If you're interested in contributing to the project please reach out.
In addition, please leave bug reports as issues on our `Github project <https://github.com/databricks/databricks-cli>`_.

Requirements
------------

- Python Version > 2.7.9
- Python 3 is not supported

Installation
---------------

To install simply run
``pip install --upgrade databricks-cli``

Then set up authentication using username/password or `authentication token <https://docs.databricks.com/api/latest/authentication.html#token-management>`_. Credentials are stored at ``~/.databrickscfg``.

- ``databricks configure`` (enter hostname/username/password at prompt)
- ``databricks configure --token`` (enter hostname/auth-token at prompt)

Then you're all set to go! To test that your authentication information is working, try a quick test like
``databricks workspace ls``.

Known Issues
---------------
``AttributeError: 'module' object has no attribute 'PROTOCOL_TLSv1_2'``

The Databricks web service requires clients speak TLSV1.2. The built in
version of Python for MacOS does not have this version of TLS built in.

To use databricks-cli you should install a version of Python which has ``ssl.PROTOCOL_TLSv1_2``.
For MacOS, the easiest way may be to install Python with `Homebrew <https://brew.sh/>`_.

Workspace CLI Examples
-----------------------
The implemented commands for the Workspace CLI can be listed by running ``databricks workspace -h``.
Commands are run by appending them to ``databricks workspace``. To make it easier to use the workspace
CLI, feel free to alias ``databricks workspace`` to something shorter. For more information
reference `Aliasing Command Groups <#aliasing-command-groups>`_.

.. code::

$ databricks workspace -h
Usage: databricks workspace [OPTIONS] COMMAND [ARGS]...

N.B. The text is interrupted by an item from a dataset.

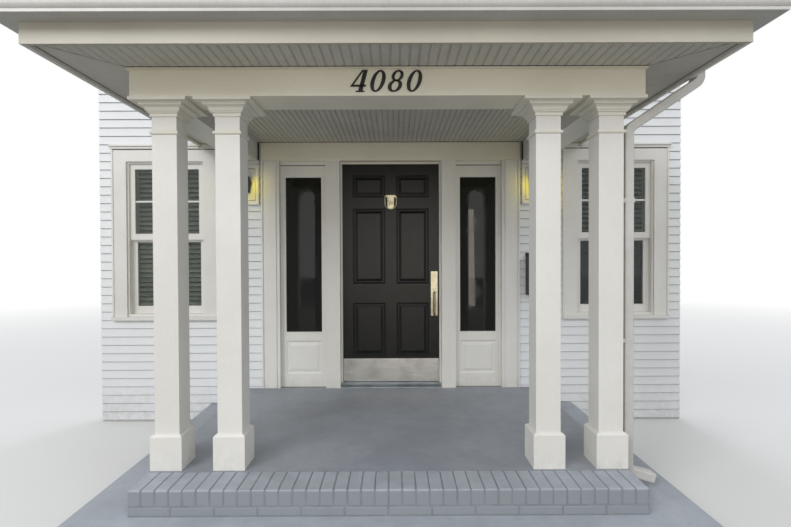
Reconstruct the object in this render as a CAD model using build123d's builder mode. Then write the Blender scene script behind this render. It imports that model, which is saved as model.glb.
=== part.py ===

Utility to interact with the Databricks Workspace. Workspace paths must be
absolute and be prefixed with `/`.

Options:
-v, --version
-h, --help Show this message and exit.

Commands:
delete Deletes objects from the Databricks...
export Exports a file from the Databricks workspace...
export_dir Recursively exports a directory from the...
import Imports a file from local to the Databricks...
import_dir Recursively imports a directory from local to...
list List objects in the Databricks Workspace
ls List objects in the Databricks Workspace
mkdirs Make directories in the Databricks Workspace.
rm Deletes objects from the Databricks...

Listing Workspace Files
^^^^^^^^^^^^^^^^^^^^^^^^
.. code::

$ databricks workspace ls /Users/example@databricks.com
Usage Logs ETL
Common Utilities
guava-21.0

Importing a local directory of notebooks
^^^^^^^^^^^^^^^^^^^^^^^^^^^^^^^^^^^^^^^^
The ``databricks workspace import_dir`` command will recursively import a directory
from the local filesystem to the Databricks workspace. Only directories and
files with the extensions of ``.scala``, ``.py``, ``.sql``, ``.r``, ``.R`` are imported.
When imported, these extensions will be stripped off the name of the notebook.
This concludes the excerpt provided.